In 1998 McDonald’s had 377 Black franchisees in the US, today there are only 186 in their ownership system. Over the same time period, McDonald’s store locations have increased, from 12,472 to 13,846 in the US. Recent allegations by franchisees, like plaintiffs James Byrd Jr.and Darrell Byrd, as well as the lawsuit filed in September, allege that these numbers are not a coincidence and that it paints a picture of a systemic predatory practices that push Black ownership out of the McDonald’s model. The suits allege that franchisees were steered towards real estate in areas with high cost and low revenue opportunity, locations that other franchisees would not buy. They also claim that McDonald’s prevented Black franchisees from buying and selling on the open market as well as charged premiums because of their racial background. These claims are backed by two Black former executives who filed a lawsuit in January claiming, among other things, that the corporation used harsh reviews to strong arm Black franchisees out of their system.

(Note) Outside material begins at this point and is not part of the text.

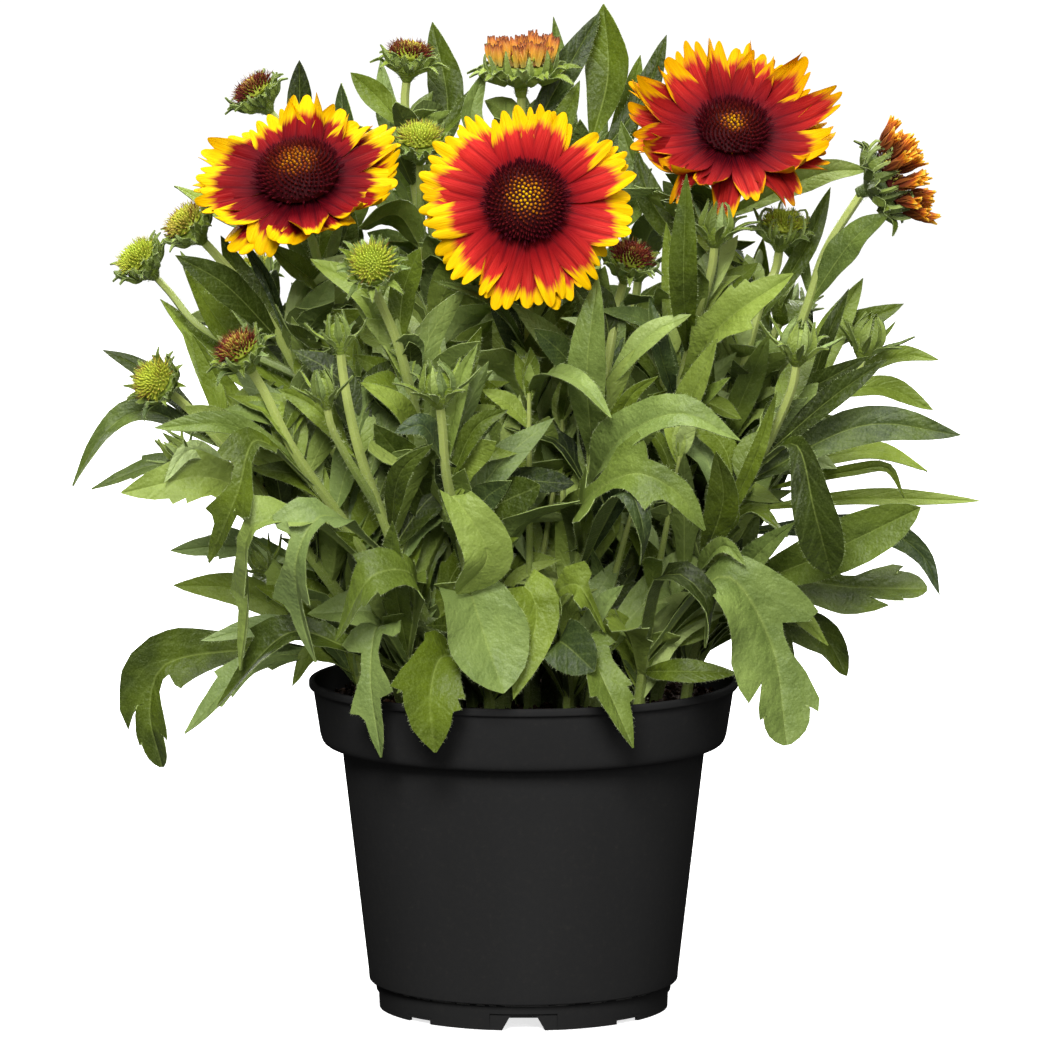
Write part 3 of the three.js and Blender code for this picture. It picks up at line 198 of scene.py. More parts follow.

Early this week, McDonald’s hired a new Diversity Officer just days after the Byrd lawsuit was filed. The new Diversity Officer, Reginald Miller, was the former diversity and inclusion Vice President at VF Apparel Corporation(VFC). The timing of the hire has the appearance of a band-aid attempt and reactionary solution to a problem that runs deep within the company. This action is in contrast to companies like Starbucks (SBUX), who we highlighted a few weeks ago, that are taking proactive approaches to diversity and inclusion.

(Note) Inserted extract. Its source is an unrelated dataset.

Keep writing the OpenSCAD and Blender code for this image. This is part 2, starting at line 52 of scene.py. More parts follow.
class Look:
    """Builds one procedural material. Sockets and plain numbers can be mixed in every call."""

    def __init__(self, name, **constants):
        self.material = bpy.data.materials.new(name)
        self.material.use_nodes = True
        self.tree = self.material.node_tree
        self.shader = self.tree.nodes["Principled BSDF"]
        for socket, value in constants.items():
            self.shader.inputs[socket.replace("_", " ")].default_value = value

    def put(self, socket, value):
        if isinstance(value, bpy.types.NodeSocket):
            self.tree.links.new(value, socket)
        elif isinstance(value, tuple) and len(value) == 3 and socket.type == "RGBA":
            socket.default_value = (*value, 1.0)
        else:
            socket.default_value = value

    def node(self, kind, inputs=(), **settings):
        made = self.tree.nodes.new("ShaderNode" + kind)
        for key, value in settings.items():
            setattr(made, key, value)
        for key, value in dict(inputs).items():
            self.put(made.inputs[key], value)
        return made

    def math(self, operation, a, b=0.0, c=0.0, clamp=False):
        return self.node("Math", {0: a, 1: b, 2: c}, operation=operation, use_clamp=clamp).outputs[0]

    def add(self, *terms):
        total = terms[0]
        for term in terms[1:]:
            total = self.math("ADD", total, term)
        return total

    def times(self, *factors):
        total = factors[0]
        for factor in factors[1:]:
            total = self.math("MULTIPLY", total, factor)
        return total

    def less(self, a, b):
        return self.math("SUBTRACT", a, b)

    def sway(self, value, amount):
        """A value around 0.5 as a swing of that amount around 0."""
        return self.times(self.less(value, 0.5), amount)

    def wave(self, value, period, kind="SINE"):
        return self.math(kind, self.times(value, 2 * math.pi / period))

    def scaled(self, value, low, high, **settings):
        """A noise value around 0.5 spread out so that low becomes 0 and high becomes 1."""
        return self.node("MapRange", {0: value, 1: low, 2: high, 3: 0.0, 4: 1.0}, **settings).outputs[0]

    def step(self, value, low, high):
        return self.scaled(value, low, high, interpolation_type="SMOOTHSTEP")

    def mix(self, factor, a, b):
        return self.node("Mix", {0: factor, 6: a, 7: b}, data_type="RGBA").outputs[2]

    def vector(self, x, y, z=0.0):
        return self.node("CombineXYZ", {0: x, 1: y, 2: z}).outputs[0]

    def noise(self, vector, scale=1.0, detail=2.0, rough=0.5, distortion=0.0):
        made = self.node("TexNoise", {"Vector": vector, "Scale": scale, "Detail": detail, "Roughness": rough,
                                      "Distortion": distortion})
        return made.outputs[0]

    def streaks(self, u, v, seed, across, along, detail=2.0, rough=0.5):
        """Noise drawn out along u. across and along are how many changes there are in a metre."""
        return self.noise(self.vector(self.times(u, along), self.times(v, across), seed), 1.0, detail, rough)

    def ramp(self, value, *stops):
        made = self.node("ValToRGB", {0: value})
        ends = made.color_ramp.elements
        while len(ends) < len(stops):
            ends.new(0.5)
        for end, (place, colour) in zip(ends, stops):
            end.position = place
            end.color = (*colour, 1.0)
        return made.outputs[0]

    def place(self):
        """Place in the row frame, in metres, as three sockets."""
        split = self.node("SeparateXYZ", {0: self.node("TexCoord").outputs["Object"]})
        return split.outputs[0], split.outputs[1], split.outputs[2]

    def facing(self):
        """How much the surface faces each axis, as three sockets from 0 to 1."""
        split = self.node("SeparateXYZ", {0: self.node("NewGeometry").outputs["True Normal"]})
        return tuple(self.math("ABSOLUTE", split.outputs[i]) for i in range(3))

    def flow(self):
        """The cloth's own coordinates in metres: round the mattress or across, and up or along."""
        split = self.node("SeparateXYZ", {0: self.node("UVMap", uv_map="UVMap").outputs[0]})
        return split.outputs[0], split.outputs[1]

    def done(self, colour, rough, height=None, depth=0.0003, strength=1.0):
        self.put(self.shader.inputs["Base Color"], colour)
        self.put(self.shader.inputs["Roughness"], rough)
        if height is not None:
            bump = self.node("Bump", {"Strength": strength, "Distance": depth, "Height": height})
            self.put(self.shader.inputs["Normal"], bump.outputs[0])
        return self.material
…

In the past year, lawsuits were filed for racial discrimination at all levels of the company, from franchise ownership, to the executive and employee level. Hiring a Diversity Officer is probably something that McDonald’s should have done years ago as a proactive measure rather than a reactionary fix. It is particularly telling that a company that has normally weathered negative attention due to strong earnings is taking a dip in stock price. A well known company such as McDonald’s is always under a microscope whenever something happens, good or bad. There is nothing to indicate that these are isolated incidents based on past behavior. A continuation in this direction leads to elevated reputational risk and the damages sought after in this suit are substantial. Plaintiffs are seeking $5 million per franchisee location and depending on how many franchisees join the Byrd brothers suit, damages could be in the billions.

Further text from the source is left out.